Virginia’s wine industry is still much bigger, as it has experienced rapid growth in the past decade. The state now boasts about 230 wineries and is ranked fifth in the nation for wine grape production.
Even despite theincreasing popularity, “there is room for continued growth” among local breweries, Brunow said.
Brown Distributing is promoting local, craft beers as part of its marketing campaign called “Taste the Local,” which seeks to capitalize on the “buy local” trend in shopping.
Craft beers are typically more expensive than mass-market brands, and some people may find them intimidating or even snooty, but Brunow says the “local” label helps overcome those barriers.

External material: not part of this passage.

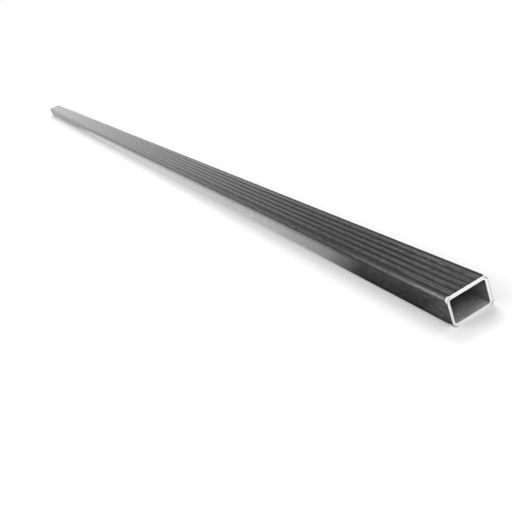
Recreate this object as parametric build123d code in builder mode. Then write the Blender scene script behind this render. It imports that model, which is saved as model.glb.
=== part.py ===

“I think when you talk about local brands, it becomes a little bit more appealing, especially to folks who have not tried it yet,” he said.
Local, craft brew promoters also point to the industry as a job creator, as breweries hire not only brewing staff, but servers and sales reps.
There also is the potential for accessory business, particularly if the craft beer scene helps to develop the local tourism market.
The Richmond Metropolitan Convention and Visitors Bureau is working on ways to promote Richmond’s craft breweries to tourists this year, said Erin Bagnell, the bureau’s spokeswoman.
She said the growth in craft breweries fits well with promotions of the region’s outdoor activities and its culinary scene.
“Those three things are all popping on all cylinders now,” she said. “They will all be part of our general promotions this year.”
Also, the Virginia Tourism Corp. is promoting the state’s craft breweries, along with wineries, on its website, and it promotes August as Virginia Craft Beer Month.
Richmond resident Tommy Miller has already jumped into that market by starting Richmond Brewery Tours.
Miller, a 35-year-old Chesterfield County native with a graduate degree from VCU, has bought a 14-seater bus and wants to sign up tourists and local residents to take tours of local breweries and do beer tastings.
“Our craft brew scene is just now starting to take off,” Miller said. “I hope this brewery tours business will be another exciting element to add to the region.”